The reflection trials were primarily included to investigate risk-seeking and/or risk aversion, as each gamble has an equal expected value, but one is more risky, i.e., involves a greater degree of outcome variance, than the other. As expected, our data showed that the framing of the trial in terms of a ‘loss’ or a ‘gain’ differentially affected risk-seeking behaviour. The risky gamble was generally selected by our participants in the ‘loss’ condition (in preference to a certain moderate loss), while risk aversion was more evident in the ‘gain’ condition—a well-established finding in the normative behavioural economic literature in adults [24, 28, 44]. Importantly, controlling for group differences in ADHD symptoms and IQ did not alter the initial findings related to reflection effects. The fact that we did not observe any effects of Group, Sex or Group-by-Sex interactions on choices made on these trials, suggests that risk-seeking and risk aversion preferences as a function of the framing of a situation are unaffected in individuals with CD.

These results should be interpreted in light of several limitations. In particular, our ability to test for Sex-by-Group interactions was limited by a moderate sample size (N = 100). That said, our trend-level interaction was robust to controlling for IQ and ADHD symptoms, and simple effects analysis yielded a statistically significant group difference in males, with a large effect size (\(\eta_{\text{p}}^{2}\) = 0.278), combined with a non-significant difference with a small effect size in females (\(\eta_{\text{p}}^{2}\) = 0.029). Another possible limiting factor is the heterogeneity of CD. Different clusters of symptoms potentially lead to the same CD diagnosis and there also appear to be differences between the sexes in vulnerability to comorbid disorders [46]. It could be hypothesized that girls with CD tend to be less risk taking than their male counterparts because of higher levels of comorbid anxiety or mood disorders in the former group; however, this explanation is unlikely, at least in the current sample, since none of CD subjects had comorbid generalised anxiety disorder. In addition, it would have been interesting to test for the potential sex differences in the relationship between callous-unemotional (CU) personality traits and risky decision making in the CD group. CU traits are a downward extension of the psychopathy concept to children, and map closely onto the affective dimension of psychopathy [47]. Although previous studies have reported that CU traits do not significantly modulate risk taking in males with CD [8, 31, 48], the relationship between CU traits and risk taking in CD females is unknown. However, in the current study we were unable to reliably address this issue because of the limited variance in the CU traits measure and the small sample size. Lastly, future studies should employ more refined experimental paradigms that allow decomposition of different stages of the decision making process (choice, execution, and outcome processing), which would enable researchers to examine whether, and how, they are affected in individuals with CD [2].

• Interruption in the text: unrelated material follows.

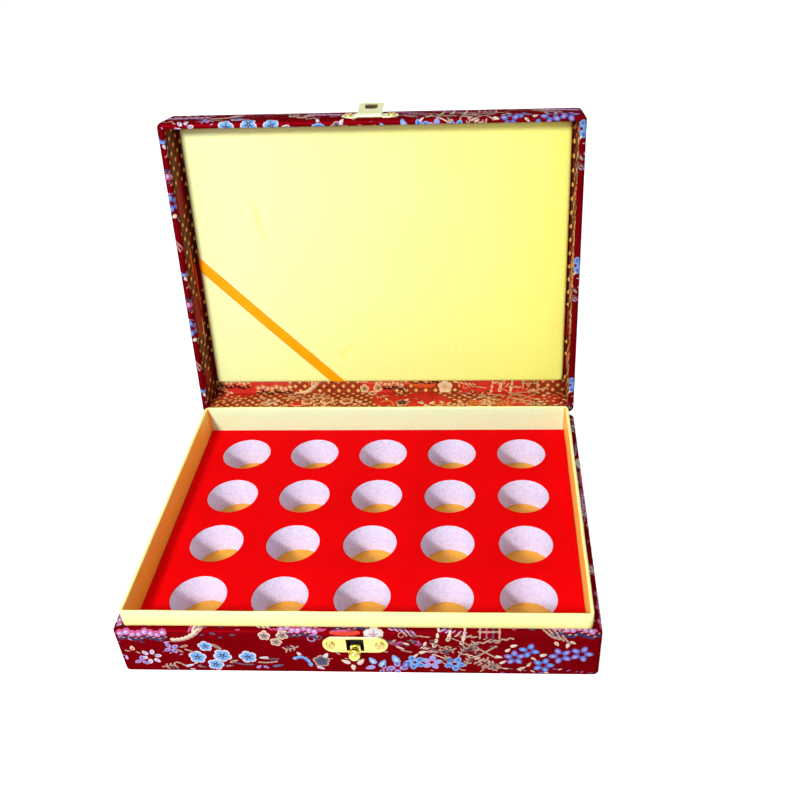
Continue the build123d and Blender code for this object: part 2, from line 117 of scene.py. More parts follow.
class Finish:
    """The surface of a material, or of the room, while its nodes are put together."""

    def __init__(self, name, kept_with=bpy.data.materials):
        self.owner = kept_with.new(name)
        self.owner.use_nodes = True
        self.tree = self.owner.node_tree
        self.tree.nodes.clear()

    def node(self, kind, settings=None, inputs=()):
        """Adds one node with its settings, then its inputs by place or name, and gives its first output."""
        made = self.tree.nodes.new(kind)
        for key, value in (settings or {}).items():
            if key == "stops":
                ramp = made.color_ramp.elements
                while len(ramp) < len(value):
                    ramp.new(0.5)
                for stop, (place, colour) in zip(ramp, value):
                    stop.position = place
                    stop.color = (*colour, 1)
            else:
                setattr(made, key, value)
        for key, value in inputs.items() if isinstance(inputs, dict) else enumerate(inputs):
            socket = made.inputs[key]
            if isinstance(value, Shade):
                self.tree.links.new(value.socket, socket)
            elif isinstance(value, tuple) and len(socket.default_value) == 4:
                socket.default_value = (*value, 1)
            else:
                socket.default_value = value
        return Shade(self, made.outputs[0]) if made.outputs else None

    def mixed(self, share, first, second):
        """Two colours mixed, from all of the first at 0 to all of the second at 1."""
        return self.node("ShaderNodeMix", {"data_type": "RGBA"}, {0: share, 6: first, 7: second}).output(2)

    def solid(self):
        """The place in the piece itself, in metres."""
        return self.node("ShaderNodeTexCoord").output(3)

    def weave(self):
        """The place in the flat cloth: all of it, then along it and up it, in metres."""
        where = self.node("ShaderNodeUVMap", {"uv_map": "weave"})
        along = self.apart(where)
        return where, along, along.output(1)

    def apart(self, where):
        return self.node("ShaderNodeSeparateXYZ", {}, (where,))

    def grain(self, where, scale, detail=2.0, stretch=(1, 1, 1)):
        """Soft irregular variation between 0 and 1; the scale is in spots per metre."""
        spread = self.node("ShaderNodeMapping", {}, {"Vector": where, "Scale": stretch})
        return self.node("ShaderNodeTexNoise", {}, {"Vector": spread, "Scale": scale, "Detail": detail})

    def relief(self, height, depth, strength=1.0):
        """Relief from a height between 0 and 1, of that depth in metres."""
        return self.node("ShaderNodeBump", {}, {"Strength": strength, "Distance": depth, "Height": height})

    def surface(self, sockets):
        """Ends a material in one surface and gives the material."""
        skin = self.node("ShaderNodeBsdfPrincipled", {}, sockets)
        self.node("ShaderNodeOutputMaterial", {}, {"Surface": skin})
        return self.owner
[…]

From a clinical perspective, if the current results of potential sex differences in the relationship between CD and risk taking are confirmed in follow-up research, it would add to the existing, although limited, literature on sex differences in the manifestation of CD as well as deepening our understanding of the mechanisms involved in risky decision making and their differentiation between the sexes in CD. This could in turn aid the diagnosis and assessment of CD, as well as help improve existing treatments and facilitate the development of novel intervention strategies.